- Exercise description
Every entry that follows should be reproduced exactly.

- Entries supplied
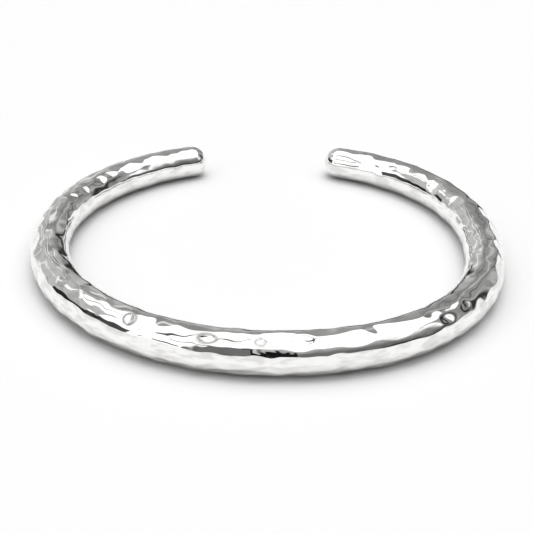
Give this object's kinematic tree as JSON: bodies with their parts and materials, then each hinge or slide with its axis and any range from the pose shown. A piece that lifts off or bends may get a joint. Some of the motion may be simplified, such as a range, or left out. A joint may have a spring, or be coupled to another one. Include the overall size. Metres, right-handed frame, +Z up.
{
  "type": "cuff bracelet",
  "caption": "Open C-shaped cuff bracelet: a solid round silver bar, thickest at the front, tapered to rounded tips, hammered outside, smooth inside and mirror polished.",
  "frame": {"origin": "bottom centre of the bounding box, on the surface that the cuff lies on", "axes": "+X across the cuff's width, -Y to the thick middle of the front, +Y to the open gap between the tips, +Z up through the wrist opening"},
  "size_m": [0.0695, 0.0673, 0.006],
  "materials": {
    "polished_silver": "hammered, then polished to a mirror"
  },
  "bodies": {
    "root": {"cuff": "polished_silver"}
  },
  "joints": []
}
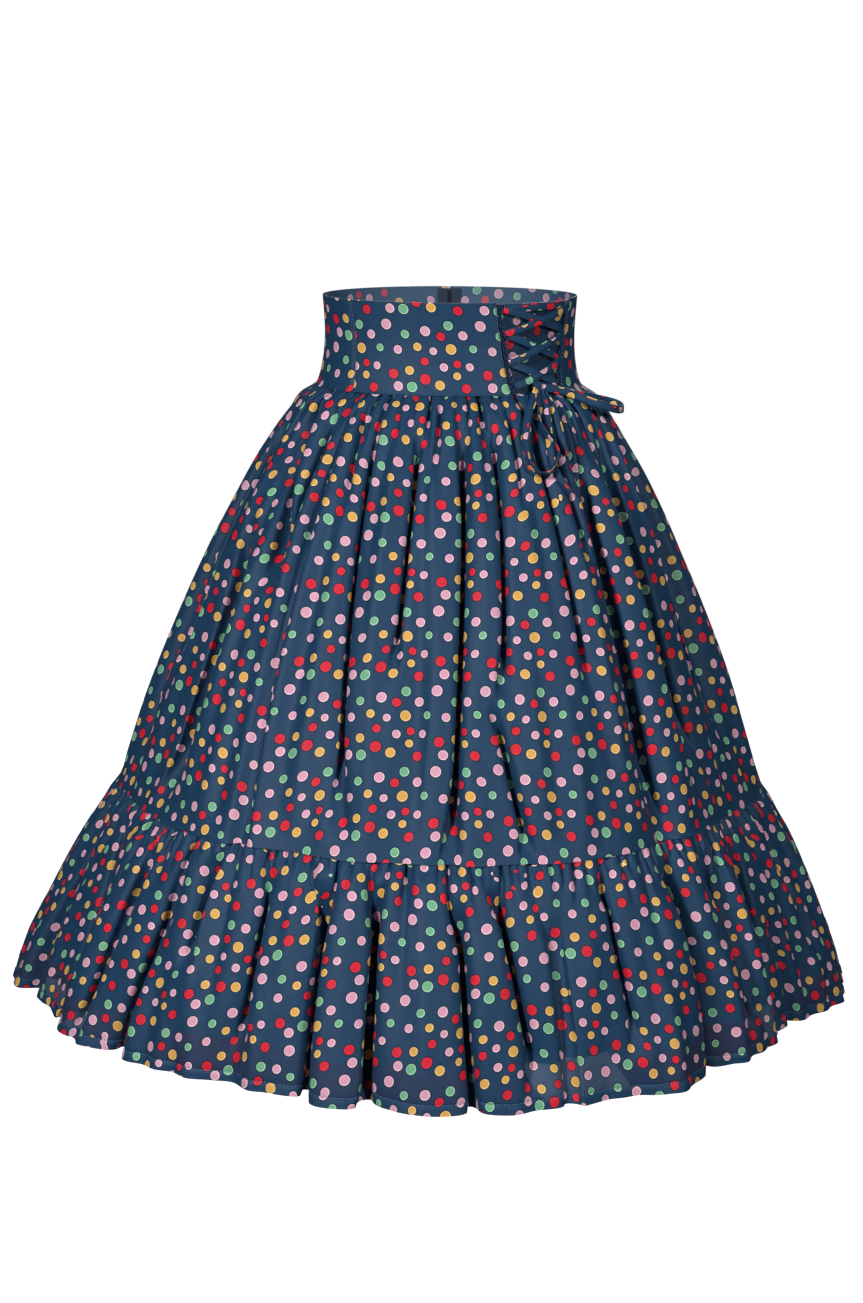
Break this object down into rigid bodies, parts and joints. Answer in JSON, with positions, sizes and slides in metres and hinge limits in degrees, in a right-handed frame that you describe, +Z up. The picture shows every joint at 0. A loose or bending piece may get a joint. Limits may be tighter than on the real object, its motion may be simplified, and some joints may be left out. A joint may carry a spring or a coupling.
{
  "type": "full skirt",
  "caption": "Full gathered skirt with a high fitted waistband laced at the front, a gathered flounce, a bow and a zip at centre back.",
  "frame": {"origin": "middle of the waistband's narrowest ring, where the wearer's waist holds the skirt", "axes": "+Z up, -Y the front, +X the right of someone who faces the front"},
  "size_m": [0.8333, 0.7068, 0.6903],
  "materials": {
    "printed_cotton": "smooth crisp plain weave with a print of round dots, slight sheen",
    "lace_cotton": "the same printed cotton, folded to a flat strap",
    "loop_thread": "matt looped thread tape",
    "zip_tape_weave": "matt woven tape",
    "zip_metal": "satin enamel"
  },
  "bodies": {
    "skirt": {"flounce_front": "printed_cotton", "flounce_left": "printed_cotton", "flounce_right": "printed_cotton", "lace_bar": "lace_cotton", "lace_knot": "lace_cotton", "lace_loop_left": "lace_cotton", "lace_loop_right": "lace_cotton", "lace_over_1": "lace_cotton", "lace_over_2": "lace_cotton", "lace_over_3": "lace_cotton", "lace_tail_a": "lace_cotton", "lace_tail_b": "lace_cotton", "lace_under_1": "lace_cotton", "lace_under_2": "lace_cotton", "lace_under_3": "lace_cotton", "loop_tape_left": "loop_thread", "loop_tape_right": "loop_thread", "skirt_back_left": "printed_cotton", "skirt_back_right": "printed_cotton", "skirt_front": "printed_cotton", "skirt_left": "printed_cotton", "skirt_right": "printed_cotton", "waist_front": "printed_cotton", "waist_left": "printed_cotton", "waist_modesty": "printed_cotton", "waist_right": "printed_cotton", "zip_slider": "zip_metal", "zip_tape": "zip_tape_weave"},
    "zip_pull": {"zip_pull": "zip_metal"}
  },
  "joints": [
    {"name": "zip_pull_hinge", "type": "hinge", "parent": "skirt", "child": "zip_pull", "pos_m": [0, 0.09705, 0.0265], "axis": [1, 0, 0], "range_deg": [-4, 170]}
  ]
}
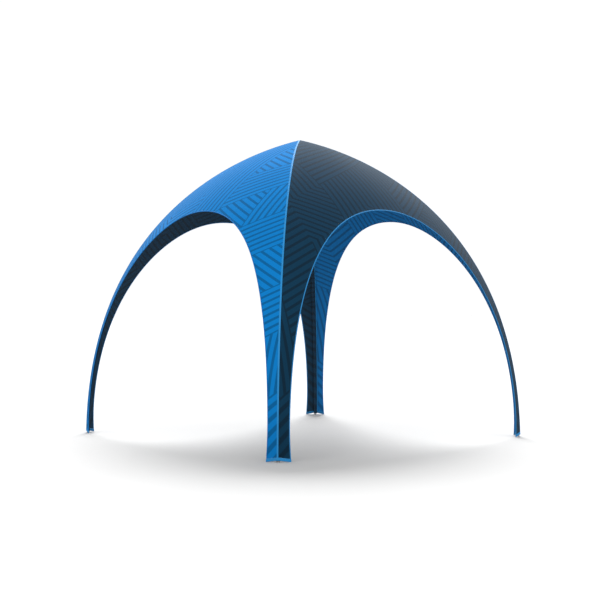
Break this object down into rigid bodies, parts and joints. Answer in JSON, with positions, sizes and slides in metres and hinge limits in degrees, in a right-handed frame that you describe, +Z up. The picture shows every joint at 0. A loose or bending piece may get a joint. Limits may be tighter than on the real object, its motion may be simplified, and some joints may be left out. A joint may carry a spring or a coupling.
{
  "type": "inflatable canopy tent",
  "caption": "Open-sided inflatable canopy tent: arched fabric panels rise from slim V-shaped corner legs to a pointed peak, with air beams inside the ridges.",
  "frame": {"origin": "on the ground, at the middle between the four feet, below the peak", "axes": "+Z up, -Y towards the front, which is a blue side with an arched opening, +X towards the right-hand navy side"},
  "size_m": [4.1032, 4.1032, 3.8199],
  "materials": {
    "blue": "coated polyester, satin",
    "navy": "coated polyester, satin",
    "light_blue": "woven tape, satin",
    "bladder": "satin",
    "black_plastic": "matte",
    "grey_rubber": "matte"
  },
  "bodies": {
    "root": {"back_arch_piping": "blue", "back_left_air_beam": "bladder", "back_left_foot_hem": "light_blue", "back_left_foot_pad": "grey_rubber", "back_left_ridge_tape": "light_blue", "back_left_sleeve_back_half": "navy", "back_left_sleeve_left_half": "navy", "back_panel": "blue", "back_right_air_beam": "bladder", "back_right_foot_hem": "light_blue", "back_right_foot_pad": "grey_rubber", "back_right_ridge_tape": "light_blue", "back_right_sleeve_back_half": "navy", "back_right_sleeve_right_half": "navy", "crown_hub": "bladder", "front_arch_piping": "blue", "front_left_air_beam": "bladder", "front_left_foot_hem": "light_blue", "front_left_foot_pad": "grey_rubber", "front_left_ridge_tape": "light_blue", "front_left_sleeve_front_half": "navy", "front_left_sleeve_left_half": "navy", "front_panel": "blue", "front_right_air_beam": "bladder", "front_right_foot_hem": "light_blue", "front_right_foot_pad": "grey_rubber", "front_right_ridge_tape": "light_blue", "front_right_sleeve_front_half": "navy", "front_right_sleeve_right_half": "navy", "inflation_valve": "black_plastic", "inflation_valve_cap": "black_plastic", "left_arch_piping": "light_blue", "left_panel": "navy", "relief_valve": "black_plastic", "right_arch_piping": "light_blue", "right_panel": "navy", "valve_patch": "navy"}
  },
  "joints": []
}
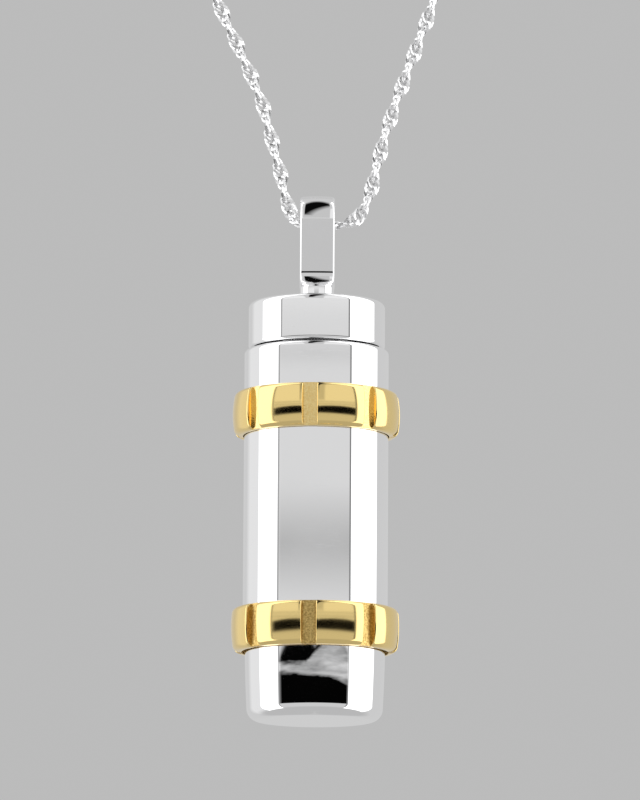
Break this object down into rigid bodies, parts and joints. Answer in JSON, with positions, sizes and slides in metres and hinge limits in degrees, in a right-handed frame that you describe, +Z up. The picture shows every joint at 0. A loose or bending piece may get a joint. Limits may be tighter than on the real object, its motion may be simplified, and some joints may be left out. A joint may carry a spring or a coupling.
{
  "type": "keepsake urn pendant on a twisted chain",
  "caption": "Silver cylinder keepsake urn with notched gold bands, a screw cap and a strap bail, hanging from a fine twisted chain with a spring ring clasp.",
  "frame": {"origin": "the nape: the middle of the closed clasp, where the chain crosses the back of the wearer's neck", "axes": "+Z up, -Y the way the wearer faces, +X to the right when the pendant is seen from the front"},
  "size_m": [0.109, 0.119, 0.1646],
  "materials": {
    "polished_silver": "mirror polished silver",
    "polished_gold": "polished yellow gold with satin notches"
  },
  "bodies": {
    "necklace": {"chain": "polished_silver", "clasp": "polished_silver", "clasp_link": "polished_silver", "end_ring": "polished_silver"},
    "cap": {"cap_with_bail": "polished_silver"},
    "urn": {"urn_body": "polished_silver", "upper_band": "polished_gold", "lower_band": "polished_gold"}
  },
  "joints": [
    {"name": "pendant_swing", "type": "hinge", "parent": "necklace", "child": "cap", "pos_m": [0, -0.112, -0.129], "axis": [1, 0, 0], "range_deg": [-75, 75]},
    {"name": "urn_unscrew", "type": "slide", "parent": "cap", "child": "urn", "axis": [0, 0, -1], "range_m": [0, 0.01]}
  ]
}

- Output of the task
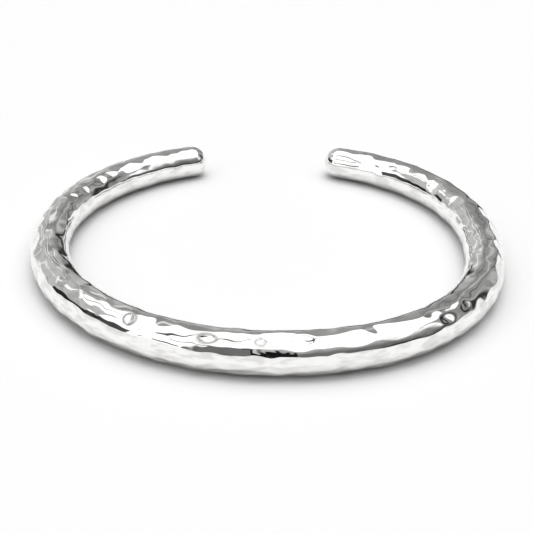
Give this object's kinematic tree as JSON: bodies with their parts and materials, then each hinge or slide with its axis and any range from the pose shown. A piece that lifts off or bends may get a joint. Some of the motion may be simplified, such as a range, or left out. A joint may have a spring, or be coupled to another one. Include the overall size. Metres, right-handed frame, +Z up.
{
  "type": "cuff bracelet",
  "caption": "Open C-shaped cuff bracelet: a solid round silver bar, thickest at the front, tapered to rounded tips, hammered outside, smooth inside and mirror polished.",
  "frame": {"origin": "bottom centre of the bounding box, on the surface that the cuff lies on", "axes": "+X across the cuff's width, -Y to the thick middle of the front, +Y to the open gap between the tips, +Z up through the wrist opening"},
  "size_m": [0.0695, 0.0673, 0.006],
  "materials": {
    "polished_silver": "hammered, then polished to a mirror"
  },
  "bodies": {
    "root": {"cuff": "polished_silver"}
  },
  "joints": []
}
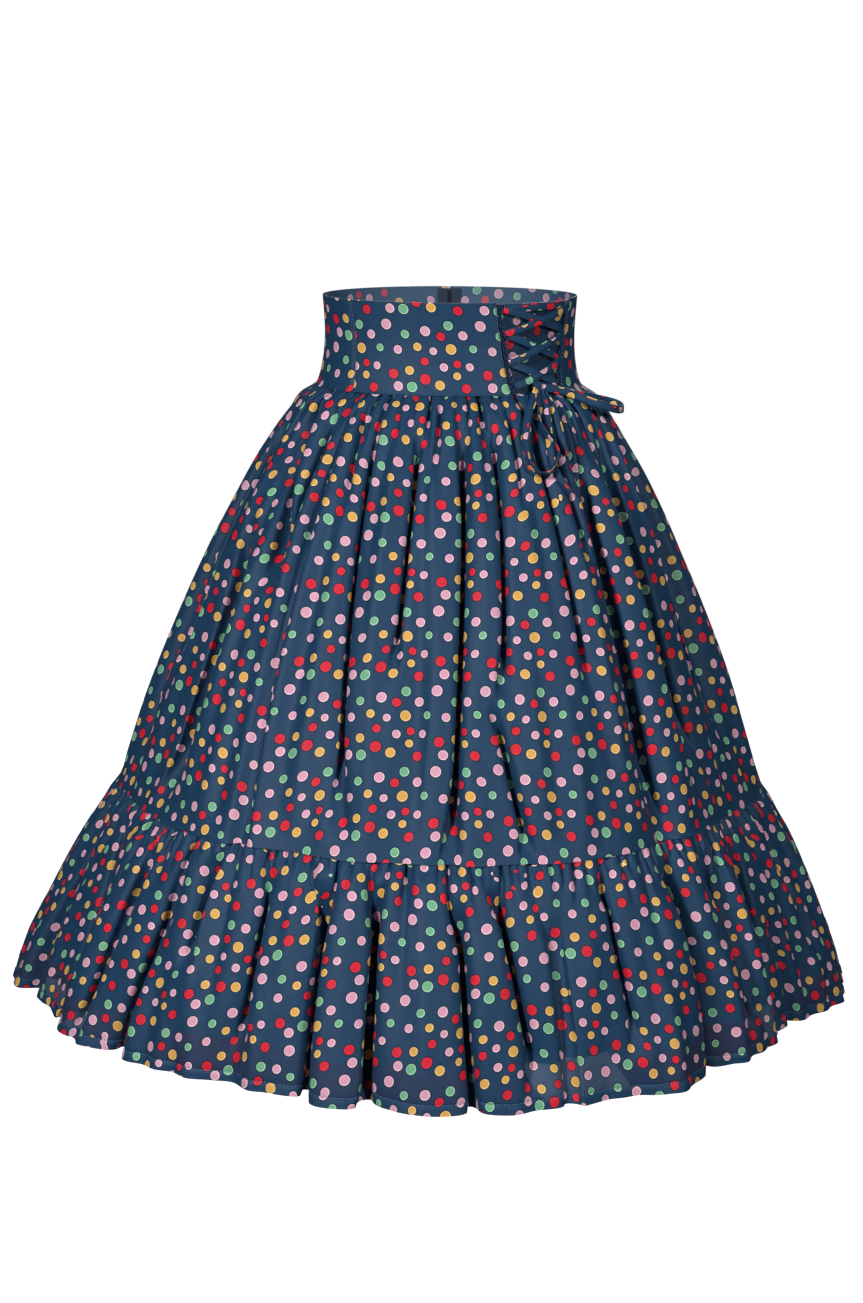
Break this object down into rigid bodies, parts and joints. Answer in JSON, with positions, sizes and slides in metres and hinge limits in degrees, in a right-handed frame that you describe, +Z up. The picture shows every joint at 0. A loose or bending piece may get a joint. Limits may be tighter than on the real object, its motion may be simplified, and some joints may be left out. A joint may carry a spring or a coupling.
{
  "type": "full skirt",
  "caption": "Full gathered skirt with a high fitted waistband laced at the front, a gathered flounce, a bow and a zip at centre back.",
  "frame": {"origin": "middle of the waistband's narrowest ring, where the wearer's waist holds the skirt", "axes": "+Z up, -Y the front, +X the right of someone who faces the front"},
  "size_m": [0.8333, 0.7068, 0.6903],
  "materials": {
    "printed_cotton": "smooth crisp plain weave with a print of round dots, slight sheen",
    "lace_cotton": "the same printed cotton, folded to a flat strap",
    "loop_thread": "matt looped thread tape",
    "zip_tape_weave": "matt woven tape",
    "zip_metal": "satin enamel"
  },
  "bodies": {
    "skirt": {"flounce_front": "printed_cotton", "flounce_left": "printed_cotton", "flounce_right": "printed_cotton", "lace_bar": "lace_cotton", "lace_knot": "lace_cotton", "lace_loop_left": "lace_cotton", "lace_loop_right": "lace_cotton", "lace_over_1": "lace_cotton", "lace_over_2": "lace_cotton", "lace_over_3": "lace_cotton", "lace_tail_a": "lace_cotton", "lace_tail_b": "lace_cotton", "lace_under_1": "lace_cotton", "lace_under_2": "lace_cotton", "lace_under_3": "lace_cotton", "loop_tape_left": "loop_thread", "loop_tape_right": "loop_thread", "skirt_back_left": "printed_cotton", "skirt_back_right": "printed_cotton", "skirt_front": "printed_cotton", "skirt_left": "printed_cotton", "skirt_right": "printed_cotton", "waist_front": "printed_cotton", "waist_left": "printed_cotton", "waist_modesty": "printed_cotton", "waist_right": "printed_cotton", "zip_slider": "zip_metal", "zip_tape": "zip_tape_weave"},
    "zip_pull": {"zip_pull": "zip_metal"}
  },
  "joints": [
    {"name": "zip_pull_hinge", "type": "hinge", "parent": "skirt", "child": "zip_pull", "pos_m": [0, 0.09705, 0.0265], "axis": [1, 0, 0], "range_deg": [-4, 170]}
  ]
}
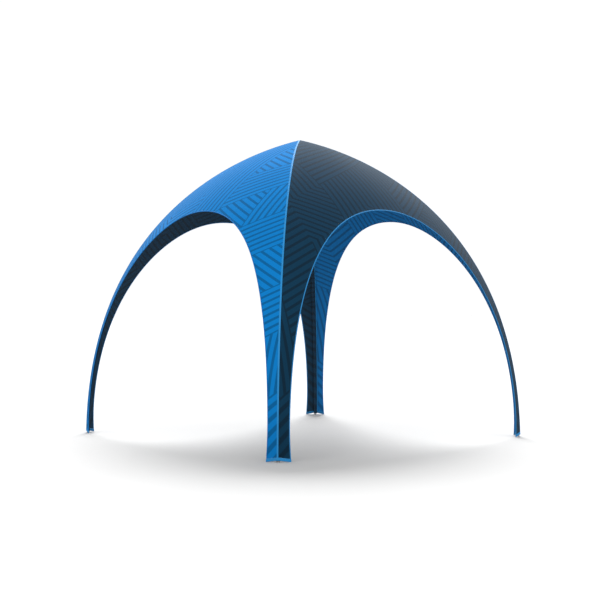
Break this object down into rigid bodies, parts and joints. Answer in JSON, with positions, sizes and slides in metres and hinge limits in degrees, in a right-handed frame that you describe, +Z up. The picture shows every joint at 0. A loose or bending piece may get a joint. Limits may be tighter than on the real object, its motion may be simplified, and some joints may be left out. A joint may carry a spring or a coupling.
{
  "type": "inflatable canopy tent",
  "caption": "Open-sided inflatable canopy tent: arched fabric panels rise from slim V-shaped corner legs to a pointed peak, with air beams inside the ridges.",
  "frame": {"origin": "on the ground, at the middle between the four feet, below the peak", "axes": "+Z up, -Y towards the front, which is a blue side with an arched opening, +X towards the right-hand navy side"},
  "size_m": [4.1032, 4.1032, 3.8199],
  "materials": {
    "blue": "coated polyester, satin",
    "navy": "coated polyester, satin",
    "light_blue": "woven tape, satin",
    "bladder": "satin",
    "black_plastic": "matte",
    "grey_rubber": "matte"
  },
  "bodies": {
    "root": {"back_arch_piping": "blue", "back_left_air_beam": "bladder", "back_left_foot_hem": "light_blue", "back_left_foot_pad": "grey_rubber", "back_left_ridge_tape": "light_blue", "back_left_sleeve_back_half": "navy", "back_left_sleeve_left_half": "navy", "back_panel": "blue", "back_right_air_beam": "bladder", "back_right_foot_hem": "light_blue", "back_right_foot_pad": "grey_rubber", "back_right_ridge_tape": "light_blue", "back_right_sleeve_back_half": "navy", "back_right_sleeve_right_half": "navy", "crown_hub": "bladder", "front_arch_piping": "blue", "front_left_air_beam": "bladder", "front_left_foot_hem": "light_blue", "front_left_foot_pad": "grey_rubber", "front_left_ridge_tape": "light_blue", "front_left_sleeve_front_half": "navy", "front_left_sleeve_left_half": "navy", "front_panel": "blue", "front_right_air_beam": "bladder", "front_right_foot_hem": "light_blue", "front_right_foot_pad": "grey_rubber", "front_right_ridge_tape": "light_blue", "front_right_sleeve_front_half": "navy", "front_right_sleeve_right_half": "navy", "inflation_valve": "black_plastic", "inflation_valve_cap": "black_plastic", "left_arch_piping": "light_blue", "left_panel": "navy", "relief_valve": "black_plastic", "right_arch_piping": "light_blue", "right_panel": "navy", "valve_patch": "navy"}
  },
  "joints": []
}
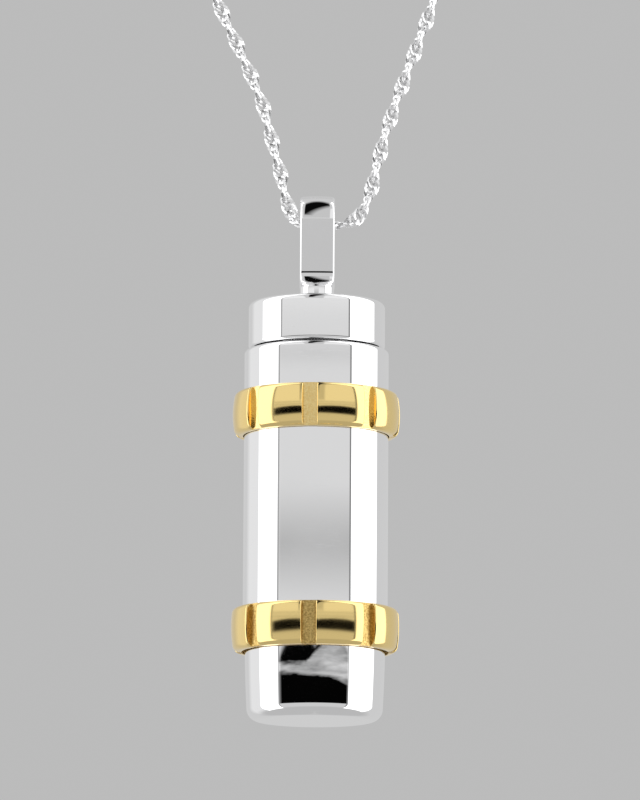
Break this object down into rigid bodies, parts and joints. Answer in JSON, with positions, sizes and slides in metres and hinge limits in degrees, in a right-handed frame that you describe, +Z up. The picture shows every joint at 0. A loose or bending piece may get a joint. Limits may be tighter than on the real object, its motion may be simplified, and some joints may be left out. A joint may carry a spring or a coupling.
{
  "type": "keepsake urn pendant on a twisted chain",
  "caption": "Silver cylinder keepsake urn with notched gold bands, a screw cap and a strap bail, hanging from a fine twisted chain with a spring ring clasp.",
  "frame": {"origin": "the nape: the middle of the closed clasp, where the chain crosses the back of the wearer's neck", "axes": "+Z up, -Y the way the wearer faces, +X to the right when the pendant is seen from the front"},
  "size_m": [0.109, 0.119, 0.1646],
  "materials": {
    "polished_silver": "mirror polished silver",
    "polished_gold": "polished yellow gold with satin notches"
  },
  "bodies": {
    "necklace": {"chain": "polished_silver", "clasp": "polished_silver", "clasp_link": "polished_silver", "end_ring": "polished_silver"},
    "cap": {"cap_with_bail": "polished_silver"},
    "urn": {"urn_body": "polished_silver", "upper_band": "polished_gold", "lower_band": "polished_gold"}
  },
  "joints": [
    {"name": "pendant_swing", "type": "hinge", "parent": "necklace", "child": "cap", "pos_m": [0, -0.112, -0.129], "axis": [1, 0, 0], "range_deg": [-75, 75]},
    {"name": "urn_unscrew", "type": "slide", "parent": "cap", "child": "urn", "axis": [0, 0, -1], "range_m": [0, 0.01]}
  ]
}